Different as they were in nearly every respect,
the two poets were yet alike in their idea that there should be a reaction
against the conventional and artificial poetry of their time,
-- the difference being, that Whitman's reaction took
the direction of formlessness, while Lanier's was concerned about
the extension and revival of poetic forms. In both poets
there is a range and sweep, both of conception and of utterance,
that sharply differentiates them from all other poets since the Civil War.
The question then is, whether Lanier, with his lofty conception
of the poet's work, and with his faith in himself, succeeded in writing
poetry that will stand the test of time. He undoubtedly had
some of the necessary qualities of a poet. He had, first of all,
a sense of melody that found vent primarily in music and then in words
which moved with a certain rhythmic cadence. "A holy tune was in my soul
when I fell asleep; it was going when I awoke.

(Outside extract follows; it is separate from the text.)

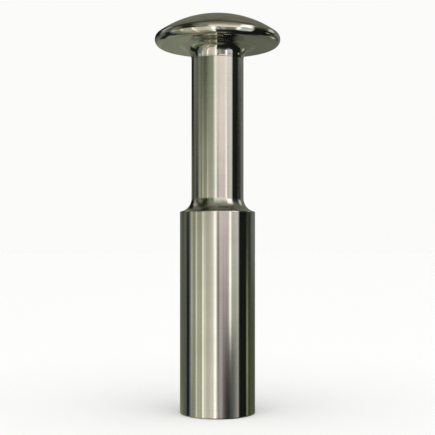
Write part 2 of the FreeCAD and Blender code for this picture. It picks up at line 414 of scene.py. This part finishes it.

This melody is always
moving along in the background of my spirit. If I wish to compose,
I abstract my attention from the things which occupy the front of the stage,
the `dramatis personae' of the moment, and fix myself upon
the deeper scene in the rear." "All day my soul hath been
cutting swiftly into the great space of the subtle, unspeakable deep,
driven by wind after wind of heavenly melody," he writes
at another time. His best poems move to the cadence of a tune.
He probably heard them as did Milton the lines of "Paradise Lost".